Print every line of the listing exactly, please.

**Data for this exercise:**
■ ■ ■ ■

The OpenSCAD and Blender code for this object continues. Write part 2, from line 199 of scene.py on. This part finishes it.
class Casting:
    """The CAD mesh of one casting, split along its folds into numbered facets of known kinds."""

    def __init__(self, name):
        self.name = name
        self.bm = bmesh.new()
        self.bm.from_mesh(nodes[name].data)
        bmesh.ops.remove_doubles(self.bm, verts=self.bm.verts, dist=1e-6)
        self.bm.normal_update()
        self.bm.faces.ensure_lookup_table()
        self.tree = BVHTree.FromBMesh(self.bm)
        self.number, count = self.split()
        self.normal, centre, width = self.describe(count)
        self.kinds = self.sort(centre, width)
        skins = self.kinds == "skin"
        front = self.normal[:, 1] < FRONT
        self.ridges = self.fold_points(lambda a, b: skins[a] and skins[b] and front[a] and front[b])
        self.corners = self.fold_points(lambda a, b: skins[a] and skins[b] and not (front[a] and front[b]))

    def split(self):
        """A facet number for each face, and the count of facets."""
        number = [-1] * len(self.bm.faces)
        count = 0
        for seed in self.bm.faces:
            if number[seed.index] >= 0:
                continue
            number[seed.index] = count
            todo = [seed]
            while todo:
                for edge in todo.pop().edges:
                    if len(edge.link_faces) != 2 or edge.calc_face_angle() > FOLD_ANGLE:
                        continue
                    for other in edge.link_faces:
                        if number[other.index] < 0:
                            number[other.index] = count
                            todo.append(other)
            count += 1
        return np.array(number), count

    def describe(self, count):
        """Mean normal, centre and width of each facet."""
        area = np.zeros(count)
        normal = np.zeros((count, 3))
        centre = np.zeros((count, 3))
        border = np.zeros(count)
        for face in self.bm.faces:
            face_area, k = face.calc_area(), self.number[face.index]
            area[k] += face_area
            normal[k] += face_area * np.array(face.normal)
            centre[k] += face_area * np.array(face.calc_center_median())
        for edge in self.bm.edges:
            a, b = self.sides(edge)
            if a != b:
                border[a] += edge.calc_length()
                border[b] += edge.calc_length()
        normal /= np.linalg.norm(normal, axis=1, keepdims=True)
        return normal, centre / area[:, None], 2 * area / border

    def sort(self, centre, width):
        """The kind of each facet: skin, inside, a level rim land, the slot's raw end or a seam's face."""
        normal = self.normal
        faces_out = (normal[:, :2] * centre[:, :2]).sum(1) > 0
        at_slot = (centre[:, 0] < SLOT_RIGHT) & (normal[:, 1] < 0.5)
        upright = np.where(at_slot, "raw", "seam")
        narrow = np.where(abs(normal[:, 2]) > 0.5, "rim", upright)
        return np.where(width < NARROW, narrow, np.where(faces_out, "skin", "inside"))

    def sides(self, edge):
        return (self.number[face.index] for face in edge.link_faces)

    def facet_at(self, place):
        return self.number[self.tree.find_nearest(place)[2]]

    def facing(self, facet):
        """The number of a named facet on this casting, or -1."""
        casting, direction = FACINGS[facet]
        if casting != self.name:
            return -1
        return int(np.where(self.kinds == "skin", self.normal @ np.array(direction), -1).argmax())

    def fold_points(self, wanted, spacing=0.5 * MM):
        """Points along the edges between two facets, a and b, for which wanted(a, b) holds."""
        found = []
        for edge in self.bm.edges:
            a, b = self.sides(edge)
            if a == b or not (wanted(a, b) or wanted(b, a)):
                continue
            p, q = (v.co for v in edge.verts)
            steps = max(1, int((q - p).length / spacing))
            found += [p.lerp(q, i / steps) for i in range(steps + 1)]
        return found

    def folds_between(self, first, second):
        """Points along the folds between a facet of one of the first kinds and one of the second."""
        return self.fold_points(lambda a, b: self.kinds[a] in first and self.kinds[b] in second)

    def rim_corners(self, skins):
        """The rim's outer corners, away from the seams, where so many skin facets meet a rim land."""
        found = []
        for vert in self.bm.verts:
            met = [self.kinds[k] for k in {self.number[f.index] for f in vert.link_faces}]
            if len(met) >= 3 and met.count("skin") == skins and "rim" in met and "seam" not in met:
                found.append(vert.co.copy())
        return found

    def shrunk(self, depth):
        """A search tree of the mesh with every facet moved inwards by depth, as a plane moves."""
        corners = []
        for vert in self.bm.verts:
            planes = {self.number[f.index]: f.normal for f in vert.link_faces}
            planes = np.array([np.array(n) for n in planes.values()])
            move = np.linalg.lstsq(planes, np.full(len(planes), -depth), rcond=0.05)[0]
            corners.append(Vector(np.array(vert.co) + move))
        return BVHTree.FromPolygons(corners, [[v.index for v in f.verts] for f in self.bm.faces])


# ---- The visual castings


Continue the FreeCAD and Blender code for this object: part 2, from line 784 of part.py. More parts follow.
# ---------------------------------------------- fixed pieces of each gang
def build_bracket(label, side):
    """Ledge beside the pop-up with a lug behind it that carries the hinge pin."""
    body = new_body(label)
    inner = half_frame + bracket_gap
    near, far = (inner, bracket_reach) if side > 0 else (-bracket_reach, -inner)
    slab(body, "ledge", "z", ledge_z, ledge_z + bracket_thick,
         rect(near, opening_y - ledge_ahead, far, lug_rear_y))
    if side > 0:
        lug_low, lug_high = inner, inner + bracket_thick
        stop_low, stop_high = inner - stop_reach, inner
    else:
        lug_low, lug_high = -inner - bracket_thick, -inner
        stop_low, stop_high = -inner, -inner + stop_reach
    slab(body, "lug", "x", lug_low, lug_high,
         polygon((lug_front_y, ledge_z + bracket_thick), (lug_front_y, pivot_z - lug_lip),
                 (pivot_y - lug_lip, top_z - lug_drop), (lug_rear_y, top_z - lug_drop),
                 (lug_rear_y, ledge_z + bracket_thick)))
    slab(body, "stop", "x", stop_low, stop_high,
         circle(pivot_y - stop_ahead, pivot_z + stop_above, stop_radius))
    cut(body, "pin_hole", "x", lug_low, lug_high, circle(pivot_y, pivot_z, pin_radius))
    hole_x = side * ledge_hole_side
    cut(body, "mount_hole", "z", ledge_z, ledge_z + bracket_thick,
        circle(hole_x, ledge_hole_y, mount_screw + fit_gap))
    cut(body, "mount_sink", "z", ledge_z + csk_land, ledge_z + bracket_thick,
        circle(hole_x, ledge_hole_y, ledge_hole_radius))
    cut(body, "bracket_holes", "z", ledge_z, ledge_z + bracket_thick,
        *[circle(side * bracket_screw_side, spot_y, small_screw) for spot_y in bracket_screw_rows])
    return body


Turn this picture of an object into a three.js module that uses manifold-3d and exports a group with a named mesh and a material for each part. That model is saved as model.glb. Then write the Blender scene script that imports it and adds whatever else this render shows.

■ ■ ■ ■

**Written solution:**
The OpenSCAD and Blender code for this object continues. Write part 2, from line 199 of scene.py on. This part finishes it.
class Casting:
    """The CAD mesh of one casting, split along its folds into numbered facets of known kinds."""

    def __init__(self, name):
        self.name = name
        self.bm = bmesh.new()
        self.bm.from_mesh(nodes[name].data)
        bmesh.ops.remove_doubles(self.bm, verts=self.bm.verts, dist=1e-6)
        self.bm.normal_update()
        self.bm.faces.ensure_lookup_table()
        self.tree = BVHTree.FromBMesh(self.bm)
        self.number, count = self.split()
        self.normal, centre, width = self.describe(count)
        self.kinds = self.sort(centre, width)
        skins = self.kinds == "skin"
        front = self.normal[:, 1] < FRONT
        self.ridges = self.fold_points(lambda a, b: skins[a] and skins[b] and front[a] and front[b])
        self.corners = self.fold_points(lambda a, b: skins[a] and skins[b] and not (front[a] and front[b]))

    def split(self):
        """A facet number for each face, and the count of facets."""
        number = [-1] * len(self.bm.faces)
        count = 0
        for seed in self.bm.faces:
            if number[seed.index] >= 0:
                continue
            number[seed.index] = count
            todo = [seed]
            while todo:
                for edge in todo.pop().edges:
                    if len(edge.link_faces) != 2 or edge.calc_face_angle() > FOLD_ANGLE:
                        continue
                    for other in edge.link_faces:
                        if number[other.index] < 0:
                            number[other.index] = count
                            todo.append(other)
            count += 1
        return np.array(number), count

    def describe(self, count):
        """Mean normal, centre and width of each facet."""
        area = np.zeros(count)
        normal = np.zeros((count, 3))
        centre = np.zeros((count, 3))
        border = np.zeros(count)
        for face in self.bm.faces:
            face_area, k = face.calc_area(), self.number[face.index]
            area[k] += face_area
            normal[k] += face_area * np.array(face.normal)
            centre[k] += face_area * np.array(face.calc_center_median())
        for edge in self.bm.edges:
            a, b = self.sides(edge)
            if a != b:
                border[a] += edge.calc_length()
                border[b] += edge.calc_length()
        normal /= np.linalg.norm(normal, axis=1, keepdims=True)
        return normal, centre / area[:, None], 2 * area / border

    def sort(self, centre, width):
        """The kind of each facet: skin, inside, a level rim land, the slot's raw end or a seam's face."""
        normal = self.normal
        faces_out = (normal[:, :2] * centre[:, :2]).sum(1) > 0
        at_slot = (centre[:, 0] < SLOT_RIGHT) & (normal[:, 1] < 0.5)
        upright = np.where(at_slot, "raw", "seam")
        narrow = np.where(abs(normal[:, 2]) > 0.5, "rim", upright)
        return np.where(width < NARROW, narrow, np.where(faces_out, "skin", "inside"))

    def sides(self, edge):
        return (self.number[face.index] for face in edge.link_faces)

    def facet_at(self, place):
        return self.number[self.tree.find_nearest(place)[2]]

    def facing(self, facet):
        """The number of a named facet on this casting, or -1."""
        casting, direction = FACINGS[facet]
        if casting != self.name:
            return -1
        return int(np.where(self.kinds == "skin", self.normal @ np.array(direction), -1).argmax())

    def fold_points(self, wanted, spacing=0.5 * MM):
        """Points along the edges between two facets, a and b, for which wanted(a, b) holds."""
        found = []
        for edge in self.bm.edges:
            a, b = self.sides(edge)
            if a == b or not (wanted(a, b) or wanted(b, a)):
                continue
            p, q = (v.co for v in edge.verts)
            steps = max(1, int((q - p).length / spacing))
            found += [p.lerp(q, i / steps) for i in range(steps + 1)]
        return found

    def folds_between(self, first, second):
        """Points along the folds between a facet of one of the first kinds and one of the second."""
        return self.fold_points(lambda a, b: self.kinds[a] in first and self.kinds[b] in second)

    def rim_corners(self, skins):
        """The rim's outer corners, away from the seams, where so many skin facets meet a rim land."""
        found = []
        for vert in self.bm.verts:
            met = [self.kinds[k] for k in {self.number[f.index] for f in vert.link_faces}]
            if len(met) >= 3 and met.count("skin") == skins and "rim" in met and "seam" not in met:
                found.append(vert.co.copy())
        return found

    def shrunk(self, depth):
        """A search tree of the mesh with every facet moved inwards by depth, as a plane moves."""
        corners = []
        for vert in self.bm.verts:
            planes = {self.number[f.index]: f.normal for f in vert.link_faces}
            planes = np.array([np.array(n) for n in planes.values()])
            move = np.linalg.lstsq(planes, np.full(len(planes), -depth), rcond=0.05)[0]
            corners.append(Vector(np.array(vert.co) + move))
        return BVHTree.FromPolygons(corners, [[v.index for v in f.verts] for f in self.bm.faces])


# ---- The visual castings


Continue the FreeCAD and Blender code for this object: part 2, from line 784 of part.py. More parts follow.
# ---------------------------------------------- fixed pieces of each gang
def build_bracket(label, side):
    """Ledge beside the pop-up with a lug behind it that carries the hinge pin."""
    body = new_body(label)
    inner = half_frame + bracket_gap
    near, far = (inner, bracket_reach) if side > 0 else (-bracket_reach, -inner)
    slab(body, "ledge", "z", ledge_z, ledge_z + bracket_thick,
         rect(near, opening_y - ledge_ahead, far, lug_rear_y))
    if side > 0:
        lug_low, lug_high = inner, inner + bracket_thick
        stop_low, stop_high = inner - stop_reach, inner
    else:
        lug_low, lug_high = -inner - bracket_thick, -inner
        stop_low, stop_high = -inner, -inner + stop_reach
    slab(body, "lug", "x", lug_low, lug_high,
         polygon((lug_front_y, ledge_z + bracket_thick), (lug_front_y, pivot_z - lug_lip),
                 (pivot_y - lug_lip, top_z - lug_drop), (lug_rear_y, top_z - lug_drop),
                 (lug_rear_y, ledge_z + bracket_thick)))
    slab(body, "stop", "x", stop_low, stop_high,
         circle(pivot_y - stop_ahead, pivot_z + stop_above, stop_radius))
    cut(body, "pin_hole", "x", lug_low, lug_high, circle(pivot_y, pivot_z, pin_radius))
    hole_x = side * ledge_hole_side
    cut(body, "mount_hole", "z", ledge_z, ledge_z + bracket_thick,
        circle(hole_x, ledge_hole_y, mount_screw + fit_gap))
    cut(body, "mount_sink", "z", ledge_z + csk_land, ledge_z + bracket_thick,
        circle(hole_x, ledge_hole_y, ledge_hole_radius))
    cut(body, "bracket_holes", "z", ledge_z, ledge_z + bracket_thick,
        *[circle(side * bracket_screw_side, spot_y, small_screw) for spot_y in bracket_screw_rows])
    return body


Turn this picture of an object into a three.js module that uses manifold-3d and exports a group with a named mesh and a material for each part. That model is saved as model.glb. Then write the Blender scene script that imports it and adds whatever else this render shows.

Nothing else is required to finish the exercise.